As growth rates relatively declined across most of the developed world before and in the aftermath of the global economic meltdown and credit crunch.
Sanda explained further that while global investor interest has begun shifting back in favor of the growing developed economies in early 2014 and away from some of the emerging economies that have weaker economic or political environments, Africa’s strong long-term growth fundamentals should continue to drive the development of the private equity industry on the continent.
She said: “The continent has demonstrated economic stamina over the last few years, emerging relatively unscathed from the financial crisis in comparison with most other regions and continue to grow rapidly despite concerns about slowing growth in other emerging markets, such as China and India.
“Today, the continent accounts for many of the world’s fastest-growing economies, driven by an expanding middle class, improved business environments and increasingly stable political democracies.
“Several factors have combined to make the continent more attractive to investors. Africa is becoming more politically stable, with fewer conflicts today than at any point in the last 50 years. It is increasingly integrated into the global economy, and with trade comes more robust regulation.
“Standards of governance are rising and local managers and investment professionals are becoming more sophisticated. Africa’s wealth of natural resources, rising population and its expanding middle class, and the conditions for growth are evident.
“Despite this, a number of risks remain. While most of Africa countries are generally more peaceful than in the past, conflict and terrorism still remain real risks in some parts of the continent. Corruption in some areas is rife, and the global reach of anti-bribery laws demands constant vigilance from investors,’’ she said.
Speaking on challenges of private equity exits, a partner with Synergy Capital Managers, Akintoye Akindele emphasized the need for good and convenience exits as catalyst for investor confidence.
He described exit as an avenue by which private equity investors realize returns on their investment after a period of time (usually between three and seven years)
He explained that potential exit opportunities play an important role in an investor’s decision whether or not to invest in a company.

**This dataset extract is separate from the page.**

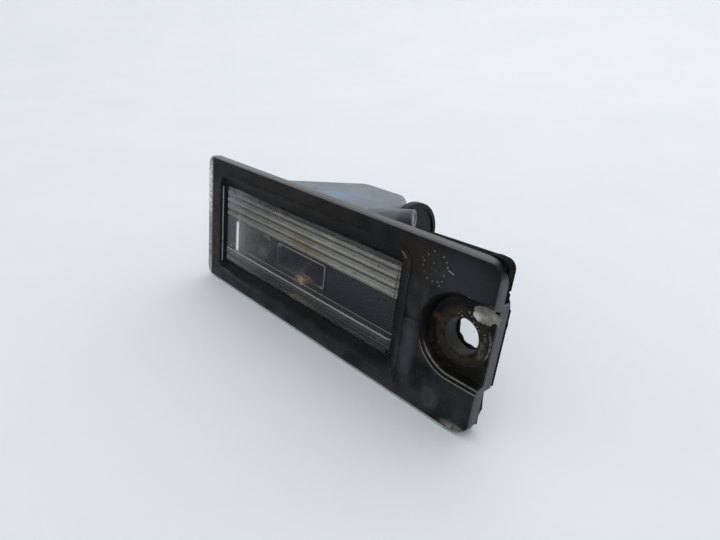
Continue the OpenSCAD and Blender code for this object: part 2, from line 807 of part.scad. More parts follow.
// Way for a contact, from the mouth of the barrel to the shroud
module contact_way(y) {
    half = pin_w / 2 + wire_gap;
    low = shroud_z - contact_t / 2 - wire_gap;
    high = bulb_z + base_t / 2 + contact_t + 2 * wire_gap;
    block([barrel_x - cut, y - half, low], [clip_x + contact_t + wire_gap, y + half, high]);
    block([barrel_x, y - half, low], [flange_face_x + cut, y + half, low + contact_t + 2 * wire_gap]);
}

// Nose under the shroud, which a plug's latch snaps behind
module latch_nose(end) {
    nose_w = 4;
    nose_h = 1.2;
    nose_l = 3.4;
    root = 0.2;
    under = shroud_z - shroud_h / 2 - shroud_wall;
    translate([end - nose_l - nose_h, shroud_y + nose_w / 2, under]) rotate([90, 0, 0])
        linear_extrude(nose_w)
            polygon([[0, root], [0, -nose_h], [nose_h / 2, -nose_h], [nose_l, 0], [nose_l, root]]);
}

// Seal under the flange of the bulb holder
module holder_seal() {
    color("#2a2a2c") place() difference() {
        bar_x(turret_x, holder_x, bulb_y, bulb_z, barrel_r + turret_wall);
        bar_x(turret_x - cut, holder_x + cut, bulb_y, bulb_z, barrel_r + wire_gap);
    }
}

// Contact: a clip on the bulb's base, a riser and a pin in the shroud
module contact(y) {
    reach = base_t / 2 + wire_gap;
    half = pin_w / 2;
    clip_l = 0.6 * base_l;
    pin_z = shroud_z - contact_t / 2;
    color("#b8892f") place() {
        union() {
            for (z = [bulb_z - reach - contact_t, bulb_z + reach])
                block([clip_x - clip_l, y - half, z], [clip_x + contact_t, y + half, z + contact_t]);
            block([clip_x, y - half, pin_z], [clip_x + contact_t, y + half, bulb_z + reach + contact_t]);
            block([clip_x, y - half, pin_z], [flange_face_x + pin_l, y + half, pin_z + contact_t]);
        }
    }
}

module contact_front() {
    contact(bulb_y - pin_pitch / 2);
}

module contact_rear() {
    contact(bulb_y + pin_pitch / 2);
}

// Bulb: glass envelope with a pinched wedge base
module bulb_glass() {
    color([0.9, 0.93, 0.95, 0.4]) place() difference() {
        union() {
            envelope(0);
            block([glass_end_x - 2, bulb_y - base_w / 2, bulb_z - base_t / 2],
                [base_end_x, bulb_y + base_w / 2, bulb_z + base_t / 2]);
        }
        envelope(glass_wall);
        for (side = [-1, 1]) lead_bar(side, wire_r + wire_gap, cut);
    }
}

// Round part of the bulb, drawn smaller by inset
module envelope(inset) {
    r = glass_r - inset;
    x0 = glass_x + inset;
    x1 = glass_end_x - 3 * inset;
    translate([x0, bulb_y, bulb_z]) rotate([0, 90, 0]) rotate_extrude() polygon(concat(
        [for (a = [0:15:90]) [r * sin(a), r * (1 - cos(a))]],
        [for (a = [0:15:75]) [r - 2 * (1 - cos(a)), x1 - x0 - 2 * (1 - sin(a))]],
        [[0, x1 - x0]]));
}

// Bar of a lead wire, at the front (-1) or the rear (1) of the bulb
module lead_bar(side, r, past) {
    bar_x(filament_x - wire_r, base_end_x + past, bulb_y + side * wire_pitch / 2, bulb_z, r);
}

module lead_wire_front() {
    color("#b0b0b4") place() lead_bar(-1, wire_r, 0);
}

module lead_wire_rear() {
    color("#b0b0b4") place() lead_bar(1, wire_r, 0);
}

// Filament between the tips of the lead wires
module filament() {
    reach = wire_pitch / 2 - wire_r;
    color("#9a9a9e") place() bar_y(filament_x, bulb_z, bulb_y - reach, bulb_y + reach, wire_r);
}

bezel();
lens();
lens_seal();
body_seal();
lamp_body();
reflector();
heat_shield();
vent_membrane();
panel_gasket();
bulb_holder();
holder_seal();
contact_front();
contact_rear();
bulb_glass();
lead_wire_front();
lead_wire_rear();
filament();
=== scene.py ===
# %% [markdown]
# # A car's number plate lamp
# The lamp is a black moulded bezel with a ribbed clear lens, held by one screw.
# Behind it are a torn foam gasket, a blue grey body with a vent tube, and a
# bulb holder that turns into the body's end. The CAD model gives every solid.
# This lesson breaks their corners, adds the small things that a casting or a
# moulding carries, and gives each one the finish of its real material.

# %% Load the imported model
import math

import bmesh
import bpy
from mathutils import Matrix, Vector, noise


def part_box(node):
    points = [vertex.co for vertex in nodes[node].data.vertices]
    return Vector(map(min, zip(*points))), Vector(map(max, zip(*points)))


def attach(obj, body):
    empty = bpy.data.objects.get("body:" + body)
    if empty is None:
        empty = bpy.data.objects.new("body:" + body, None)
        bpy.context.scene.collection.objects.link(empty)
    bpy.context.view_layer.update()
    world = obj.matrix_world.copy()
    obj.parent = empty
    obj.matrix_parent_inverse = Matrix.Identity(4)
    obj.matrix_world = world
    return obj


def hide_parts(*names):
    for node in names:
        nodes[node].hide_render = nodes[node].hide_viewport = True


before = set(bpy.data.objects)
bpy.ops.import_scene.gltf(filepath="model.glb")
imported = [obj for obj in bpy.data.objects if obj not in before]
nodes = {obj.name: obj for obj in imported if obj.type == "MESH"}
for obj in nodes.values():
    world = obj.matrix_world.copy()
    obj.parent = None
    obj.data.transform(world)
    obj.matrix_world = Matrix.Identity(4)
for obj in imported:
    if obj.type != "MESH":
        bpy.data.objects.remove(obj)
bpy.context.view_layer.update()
MM = 0.001
BODY = "root"
print("pieces in the packed model:", len(nodes))

# %% [markdown]
# ## Camera
# The photograph looks down on the lamp from its screw end, with a short lens.
# Lens, place and turn were fitted to corners of the bezel whose places in the
# CAD model are known, so the frame of the picture is matched without a shift.

# %% The camera
CAMERA_PLACE = Vector((0.043637, -0.077778, 0.042967))    # in metres, as all of Blender's lengths
CAMERA_RIGHT = Vector((0.6920196, 0.7128117, 0.1140540))
CAMERA_UP = Vector((-0.3342704, 0.1763826, 0.9258253))
LENS_MM = 26.047
FILM_MM = 36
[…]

He highlights increasing pan-African expansion by local players consolidating across continent – that is, Tiger Brands of South Africa bought Deli Foods of Nigeria in 2011; Voltic of Ghana acquired by SABMiller in 2009; Shaduka buyout of ACA’s stake in MTN Nigeria in fourth quarter of 2012
Talking about exits as a validation of private equity, Akindele explained that successful exits are critical to ensuring attractive returns for investors.

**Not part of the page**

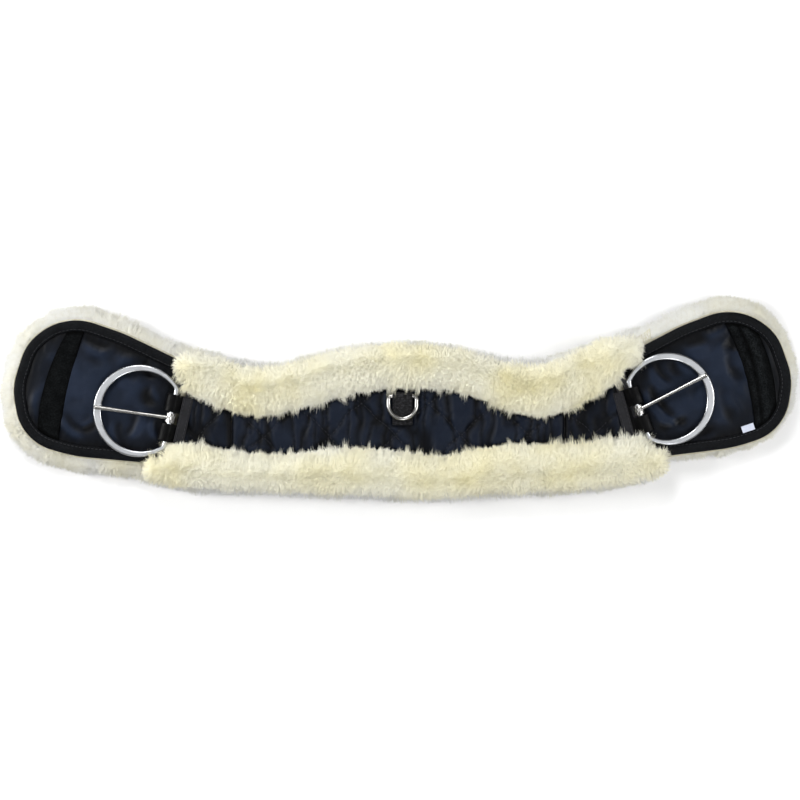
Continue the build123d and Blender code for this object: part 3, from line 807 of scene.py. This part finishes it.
def swept(name, spine, inward, profile, material, wobble):
    """A closed profile (distance in, height) carried along a flat line, with closed ends."""
    count, ring = len(spine), len(profile)
    depth = np.array([p[0] for p in profile])
    height = np.array([p[1] for p in profile])
    points = np.empty((count, ring, 3))
    points[:, :, :2] = spine[:, None, :] + inward[:, None, :] * depth[None, :, None]
    points[:, :, 2] = height[None, :] + wobble
    points = points.reshape(-1, 3)
    faces = []
    for i in range(count - 1):
        for j in range(ring):
            a, b = i * ring + j, i * ring + (j + 1) % ring
            faces += [(a, b, b + ring), (a, b + ring, a + ring)]
    mesh = bpy.data.meshes.new(name)
    last = (count - 1) * ring
    caps = [tuple(range(ring))[::-1], tuple(range(last, last + ring))]
    mesh.from_pydata((points * MM).tolist(), [], faces + caps)
    fix = bmesh.new()
    fix.from_mesh(mesh)
    bmesh.ops.recalc_face_normals(fix, faces=fix.faces)
    fix.to_mesh(mesh)
    fix.free()
    return piece(name, mesh, material)


def open_edge(side, inset, count):
    """The pad's edge from one side of its inner end round the tip to the other."""
    loop = pad_outline(side, inset)
    local = local_to(side, loop)
    at_end = local[:, 0] < -76.0
    first = next(i for i in range(len(loop)) if at_end[i - 1] and not at_end[i])
    loop = np.roll(loop, -first, axis=0)
    keep = ~np.roll(at_end, -first)
    return resampled(loop[keep], count, closed=False)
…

According to the partner, fund managers promise LPs hurdle rate plus multiple of the invested capital irrespective of carrying cost/valuation of the company and must exit the company/investment to achieve the return, that is, money-on-money back.

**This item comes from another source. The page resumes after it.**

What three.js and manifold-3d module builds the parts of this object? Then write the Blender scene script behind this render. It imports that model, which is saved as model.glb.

He advised investors to confirm underlying value in the investee company, that is, reflect work that has been done growing revenues, profits, margins. Fund managers dedicate majority of time post-investment to adding value to the company to ensure good exits.
Buying at the right price, the partner stressed that the investor acquires the target company at a reasonable valuation to ensure that maximum value can accrue to the investor.
In his words: “Avoid ‘beauty contest deals’ – avoid overpaying for deals by leveraging local network of contacts and structuring deals with potential exit avenues at the forefront.”
Good documentation, including corporate registrations, fillings, and so on, assures that the potential acquirer has adequate info for decision-making.
“Exit preparation should commence at the outset of the investment – including setting up an optimal investment vehicle & domicile and clear agreements to build trust between shareholders and the PE investors ahead of exit discussions.
“Overpaying for an asset: Overpaying for a company limits the upside that can accrue to the investor irrespective of the exit strategy employed.
“Poor documentation – registrations, financial reporting and corporate fillings – can affect the info available to a potential acquirer for decision making.”
Strong and effective management and board of directors and assurance of management continuity provides a better chance of achieving successful exits. Embedding strong processes including strong financial reporting systems and regulatory compliance are critical to a profitable exit’’, he said.
“Weak management/board capacity, lack of continuity & weak processes/procedures can adversely affect the ability to exit the investment successfully.
“Weak processes include inadequate financial reporting systems and regulatory compliance as it relates to taxes, and so on,” he said.
Akindele also mentioned some challenges: Lack of experienced advisers with requisite skills to navigate the local environment may affect investors’ ability to exit the investment. Advisers are critical to structuring the exit to minimize taxes and other transactional expenses
Talking of legal consideration for exits in Nigerian private equity market, a legal practitioner, Fubara Anga, explained that the Emerging Markets Private Equity Association named the following as the features of the ideal regulatory environment for private equity: Conformity with an international accounting standard; minimal use of regulatory requirements to restrict foreign investment; minimal restrictions on allocations by domestic investors to private equity funds and minimal restrictions on investment strategies.
Other features include: competition and anti-trust rules; minimal barriers to domestic credit markets; efficient, fair and transparent sector level regulations; open and transparent public appeals processes as well as availability of financial information.
Fubara however mentioned challenges of private equity exits in Africa, according to survey: relatively weak financial markets (with the exception of South Africa) suffering largely from pricing, informational and transactional inefficiencies; relative illiquidity capital markets, with the exception of South Africa; low level representation of companies on the capital markets; Exchange controls.
Effect on free profit and dividend repatriation
According to the legal practitioner, on merger controls, Securities and Exchange Commission rules provide requirements for different types of mergers and acquisitions.
He however explained concerning sector specific regulatory consents, saying depending on the sector being invested into, certain regulations may apply in addition to the general rules such as SEC rules. An example of this is the cabotage law which restricts divestments to Nigerians
Other challenges include: complex and inconsistent legal and regulatory frameworks in many jurisdictions in Africa which creates uncertainties about foreign exchange rules, profit and dividend repatriation, investment incentives, capital gains tax, transaction taxes such as withholding and value added taxes and so on.
On tax, Fubara added that exits by equity divestments are generally tax neutral.